Manuel: Yeah, the main topics which are the ones that jump out of the field that you can say that are the purple cow that makes the difference between a premium and the enterprise for example.

Rachel: Sure, well the free version will start there obviously like many free versions of software out there in the world, there are some limitations. For example, in the free version you’re limited to 10 users, there are no advanced permissions. So if you need to secure projects and issues, that feature doesn’t exist in free. There’s no audit log and there’s a two gig file storage limit and the support comes from community.atlassian.com. So if you’re new to Jira or if you need a second Jira instance, the free version might be good for you.

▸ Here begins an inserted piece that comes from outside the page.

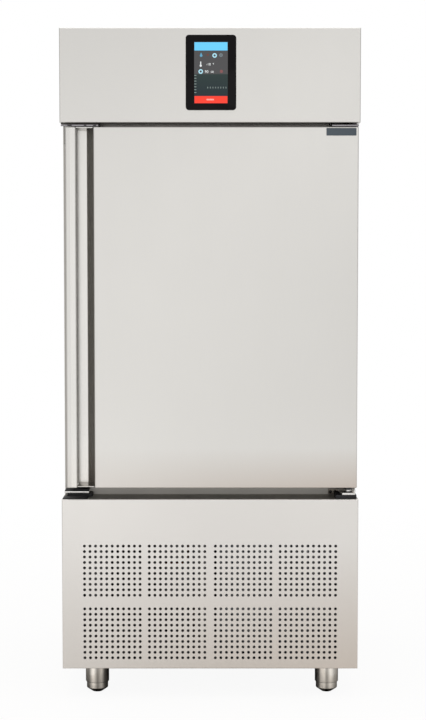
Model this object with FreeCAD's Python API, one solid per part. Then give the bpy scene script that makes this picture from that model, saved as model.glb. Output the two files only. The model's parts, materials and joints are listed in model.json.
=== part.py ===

But the standard version includes more features so you can have up to 10 000 users you can have anonymous access which is great if you have customers who need to log issues into your Jira application but don’t necessarily need to log in you get much more file storage, it’s 250 gigs and you get business hour support from Atlassian. So those are the first two tiers.

The second two tiers are premium and enterprise and this is kind of where things get fun, right? The price gets fun too, right? Absolutely so both of these also can support 10 000 users but the premium has some advanced features, like advanced road maps, advanced automation that lets you run automation globally or between projects which is nice to have. It’s got an archival feature for issues and projects which actually takes the issues out of the index which is nice. It’s got the sandbox, that feature, so you can test your changes before you unleash them on your users and unlimited storage.